Extreme event attribution has become a research avenue with important benefits to the public. Society’s beliefs about which events are caused by climate change will influence decisions about how to adapt to those changes. Poor decisions in this area can jeopardise infrastructure and human health.

For example, if we dismissed the link between climate change and the 2003 European heatwave without scientific analysis, we would be poorly prepared for protecting vulnerable people from heat stress in the future under further global warming.

Any assessment of future climate risk and preparedness requires a scientific basis. It should not be based on opinions formed from personal perceptions, media reports, or politicians’ comments.
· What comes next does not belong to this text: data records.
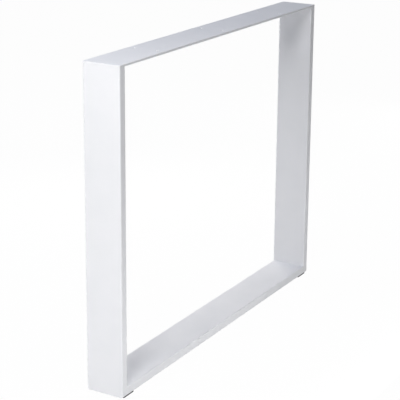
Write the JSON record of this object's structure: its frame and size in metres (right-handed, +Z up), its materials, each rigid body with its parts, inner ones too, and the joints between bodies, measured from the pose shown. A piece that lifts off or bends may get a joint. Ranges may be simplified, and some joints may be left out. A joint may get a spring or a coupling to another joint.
{
  "type": "table leg frame",
  "caption": "Closed rectangular steel leg frame for one end of a table, with a drilled plate across the top and glides under its bottom rail.",
  "frame": {"origin": "on the floor, under the middle of the frame", "axes": "+X along the width, from the left post to the right post; +Y through the window, from front to back; +Z up"},
  "size_m": [0.88, 0.09, 0.72],
  "materials": {
    "powder_coat": "white semi-gloss powder coat on steel",
    "black_plastic": "matt black moulded plastic"
  },
  "bodies": {
    "root": {"left_post": "powder_coat", "right_post": "powder_coat", "bottom_rail": "powder_coat", "top_plate": "powder_coat", "left_glide": "black_plastic", "right_glide": "black_plastic"}
  },
  "joints": []
}
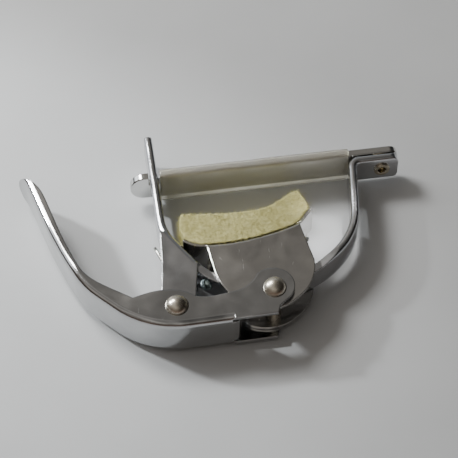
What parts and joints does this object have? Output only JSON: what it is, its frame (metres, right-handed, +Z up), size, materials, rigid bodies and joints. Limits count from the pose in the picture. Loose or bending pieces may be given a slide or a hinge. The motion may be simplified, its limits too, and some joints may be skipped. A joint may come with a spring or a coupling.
{
  "type": "guitar capo",
  "caption": "Spring clamp for a guitar neck: bent strap frame, squeeze handle, felt pad on a pivoting cradle and a sleeved bar that swings open",
  "frame": {"origin": "middle of the footprint, on the plane it lies on", "axes": "+X along the bar from its free end to its swivel, +Y from the handle's rivets towards the bar, +Z up, across the capo's width"},
  "size_m": [0.1109, 0.0695, 0.0163],
  "materials": {
    "strap_chrome": "polished nickel-chrome plate, lightly worn",
    "lever_chrome": "polished plate on pressed sheet",
    "cradle_chrome": "polished plate on folded sheet",
    "bar_chrome": "polished plate",
    "nickel": "nickel-plated rivet",
    "zinc": "zinc-plated, bluish",
    "spring_wire": "drawn spring wire",
    "brass": "tarnished brass",
    "adhesive": "dried glue",
    "felt": "dense wool felt",
    "sleeve_vinyl": "clear vinyl tube, yellowed"
  },
  "bodies": {
    "frame_body": {"frame": "strap_chrome", "stop_rivet": "zinc", "lever_rivet": "nickel", "lever_rivet_washer": "nickel", "spring_bush": "zinc", "lever_spring": "spring_wire", "swivel_rivet": "brass", "swivel_washer": "brass"},
    "lever_body": {"lever": "lever_chrome", "cradle_rivet": "nickel", "cradle_rivet_washer": "nickel", "cradle_spacer": "nickel"},
    "cradle_body": {"cradle": "cradle_chrome", "pad_adhesive": "adhesive", "felt_pad": "felt"},
    "bar_body": {"bar": "bar_chrome", "bar_sleeve": "sleeve_vinyl"}
  },
  "joints": [
    {"name": "lever_pivot", "type": "hinge", "parent": "frame_body", "child": "lever_body", "pos_m": [-0.01545, -0.0278, 0.00743], "axis": [0, 0, 1], "range_deg": [-16, 0], "stiffness_Nm_per_rad": 0.8, "springref_deg": 28.65, "deforming": ["lever_spring"]},
    {"name": "cradle_pivot", "type": "hinge", "parent": "lever_body", "child": "cradle_body", "pos_m": [0.01185, -0.0256, 0.00743], "axis": [0, 0, 1], "range_deg": [0, 6.4]},
    {"name": "bar_swivel", "type": "hinge", "parent": "frame_body", "child": "bar_body", "pos_m": [0.05075, 0.0205, 0.00743], "axis": [0, -1, 0], "range_deg": [0, 100]}
  ],
  "couplings": [
    {"joint": "cradle_pivot", "follows": "lever_pivot", "ratio": -0.4}
  ]
}
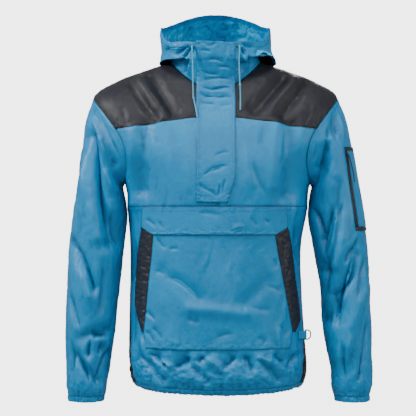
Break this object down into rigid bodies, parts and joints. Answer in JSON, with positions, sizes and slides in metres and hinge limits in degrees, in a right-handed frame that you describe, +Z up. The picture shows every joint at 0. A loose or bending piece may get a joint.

A community responsibility

Changes in extreme weather and climate events are the primary way that most people experience climate change. While scientific discussions around global average temperatures are useful for understanding the wider issue, you don’t experience “global average temperature”. Yet we all have some direct experience of extremes.

We argue that scientists need to communicate accurately the scientific links between extremes and global warming, so that people can make informed decisions about actions to limit the risks posed by these events.

We propose several simple guidelines for clear communication around extremes:

  • Lead with what the science does understand and save the caveats and uncertainties for later. For example, start by explaining the impact of global warming on heatwaves and then discuss the specifics of an individual event.

  • Use metaphors to explain risk and probabilities. For instance, discussion of global warming as “loading the dice toward more rolls of extreme events”, or “stacking the deck” in favour of extremes, are examples of accessible language.

  • Avoid loaded language like “blame” and “fault”.

  • Use accessible language for conveying uncertainty and confidence. For example, scientists often use the word “uncertainty” to discuss the envelope of future climate scenarios, but to the public, “uncertainty” means we just don’t know. Instead, use the word “range”.

  • Try to avoid language that creates a sense of hopelessness. For example, rather than calling further increases in some extreme weather “inevitable”, we can discuss the choice we face between a future with increases in extreme weather, and one with less.

These guidelines may also help the public evaluate the accuracy of reporting about weather extremes. If the link between an extreme event and climate change is rejected outright without an attribution analysis, it probably doesn’t represent the evolving science.

Conversely, if an extreme is presented as evidence of climate change, without discussion of nuance and complexity, it is equally unlikely to reflect up-to-date attribution science.

If scientists get better at communicating their work, and readers get better at assessing what’s accurate and what’s not, we will all be better informed to make choices that can hopefully stave off a future with more extreme weather.


This article is based on an analysis published today in the World Meteorological Organization (WMO) Bulletin, led by Susan Hassol and Simon Torok.